Over the years there have been 28 joint operating agreements around the country, but now, according to the Newspaper Association of America, there are fewer than 10.

“J.O.A.’s have not worked very well,” Mr. Edmonds said. “I think one of the things that often goes wrong on a J.O.A. is when there is a stronger paper and a weaker paper, you usually get to the point where the stronger paper is not supporting the weaker paper in terms of circulation and advertising.”

Working together on the business side would present a stark cultural shift for the papers’ news staffs, each accustomed to seeing the other side as the enemy. Rumors that the two rivals might be in business together has already set off whispering in the Post newsroom and cocktail chatter in Mr. Zuckerman and Mr. Murdoch’s media mogul circles — it was one point of gossip during the recent Allen & Company conference in Sun Valley, Idaho.

Their rivalry goes beyond competing for scoops and the best photographs of New York City’s crime scenes.

Each paper gleefully, and often, reports with verve about the other’s internal gossip and the foibles of its prominent owner. The Post refers to its rival in print as the “Daily Snooze,” and in 2004 it published a nearly 4,000-word article that accused The Daily News of inflating its circulation figures. (The Daily News later accused The Post of dumping thousands of papers at recycling facilities in Brooklyn.)
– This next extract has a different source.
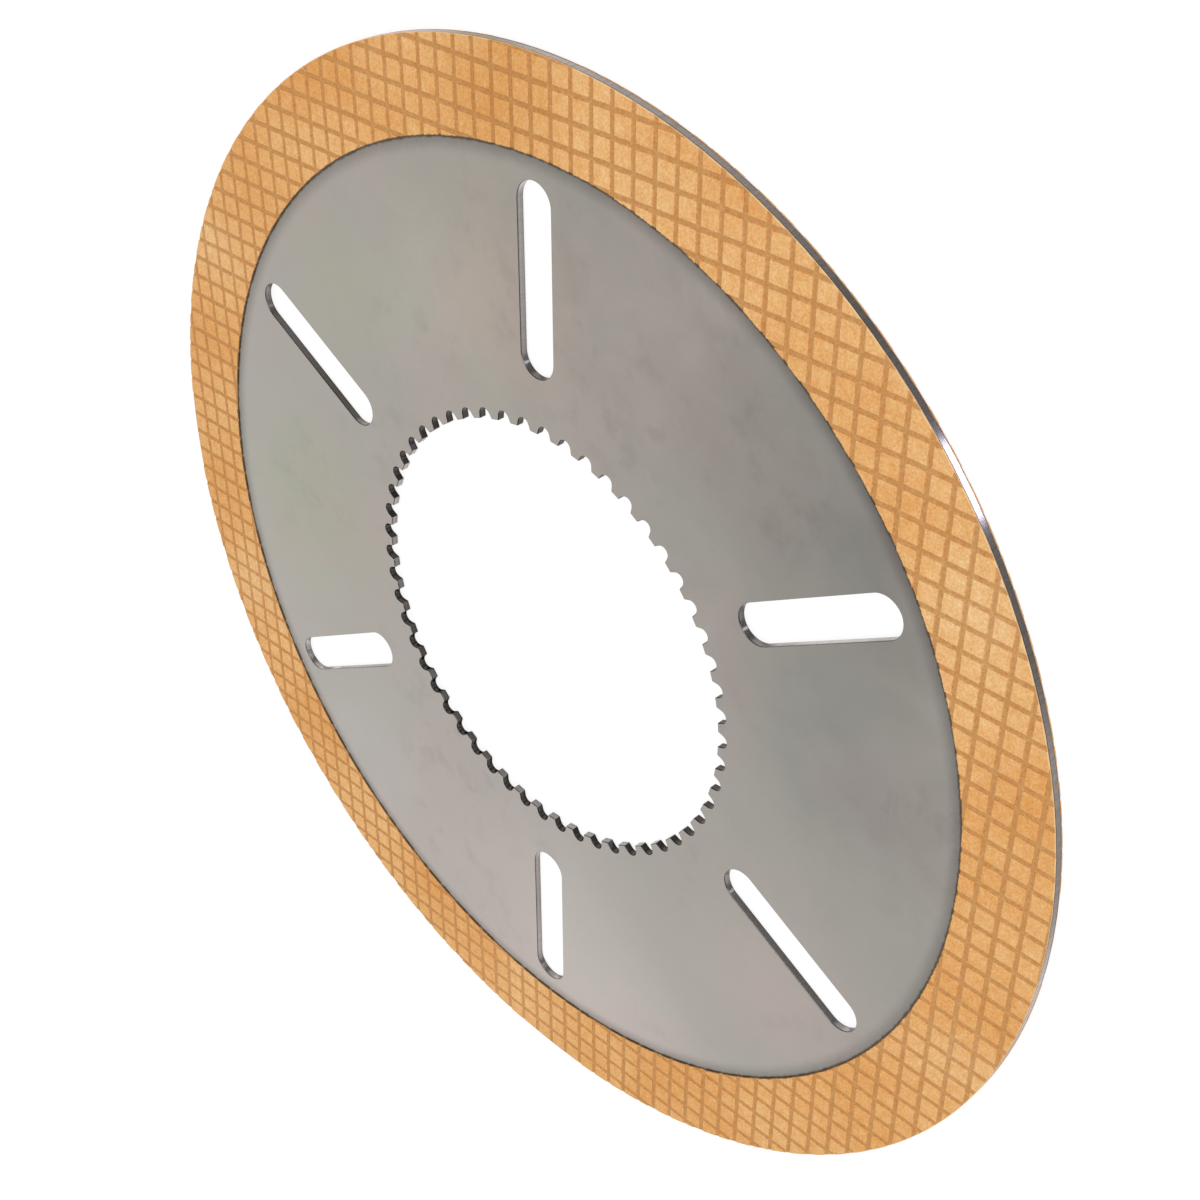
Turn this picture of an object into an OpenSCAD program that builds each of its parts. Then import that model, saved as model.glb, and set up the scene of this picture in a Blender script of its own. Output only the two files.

In 2006, when a contributor to The Post’s Page Six gossip column was accused of trying to use extortion against the billionaire investor Ronald W. Burkle, The Daily News named the scandal “Page Sick” and “Page Fix.”

On the circulation front, The Post briefly zoomed ahead of The Daily News in 2006, in part because The Post cut its newsstand price to 25 cents. When The Post surpassed its rival, its front page blared, “Post Makes History: Beats News.” (The Post recently raised its price to 50 cents on weekdays).

The most recent circulation figures from the Audit Bureau of Circulations, released in April, show the papers roughly equal on weekdays: The Daily News comes in at 703,137, while The Post is at 702,488. On Sunday The Daily News has a substantial lead: 704,157 compared with 401,315 for The Post.